Lendingkart has raised Rs25 crore in debt from State Bank of India (SBI), a first for the country’s largest public sector lender vis-a-vis a digital lending start-up.


In a statement, Lendingkart said the Rs25 crore loan is in the form of cash credit facility which essentially allows the company to draw the amount over separate tranches as and when it needs it. SBI’s investment gains the push by banks across India—not only those in the private sector but also those in the public sector—to reach more borrowers by backing technology-enabled lending companies.

This year, Lendingkart got two private sector banks—Kotak Mahindra Bank Ltd and Yes Bank Ltd—on board as lenders.

“We feel very honored to have partnered with India’s largest bank which also shares the same vision of supporting the unbanked SME (small and medium enterprise) sector. SBI, being one of the oldest and largest banks, has played a critical role in shaping India’s financial landscape for the last century,” said Harshvardhan Lunia, co-founder and chief executive officer at Lendingkart.


“With the funds raised, we will further grow our loan books, expanding our reach to many more under-served SMEs (small and medium enterprises,” he added.

Lendingkart represents a group of start-ups that includes Capital Float, Neogrowth and IndiaLends, that offer small ticket-size loans, mostly unsecured credit, to borrowers with limited credit history. This is accomplished by using technology and non-traditional data sources for credit appraisal. Lendingkart focuses on credit to SMEs for working capital and business needs. Its Lendingkart Finance unit raises money from the market from time to time and then lends to borrowers.


With the newest round, the total debt raised by the company to date has grown to Rs378 crore—largely from non-banking financial companies (NBFCs) such as Aditya Birla Financial Services, IFMR Capital and Mannapuram Finance.

The firm now seems to be moving towards banks for its capital needs.
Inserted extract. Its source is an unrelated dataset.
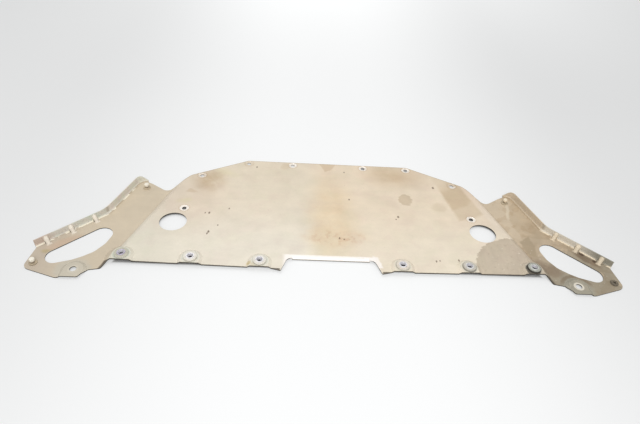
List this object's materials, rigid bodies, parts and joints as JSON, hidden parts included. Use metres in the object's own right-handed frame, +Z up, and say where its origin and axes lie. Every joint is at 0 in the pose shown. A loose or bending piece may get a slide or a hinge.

“It is a gradual progression from NBFCs to banks. All large NBFCs anyway borrow from banks. It is an obvious progression to move more and more towards banks. Certainly, NBFCs cannot lend below a certain rate because for themselves, the cost of funds is high,” Lunia had said in an earlier interview with Mint.

The start-up has also lent over Rs200 crore in equity funding from investors including Bertelsmann India Investment, Saama Capital, Mayfield India, India Quotient and Darrin Capital Management.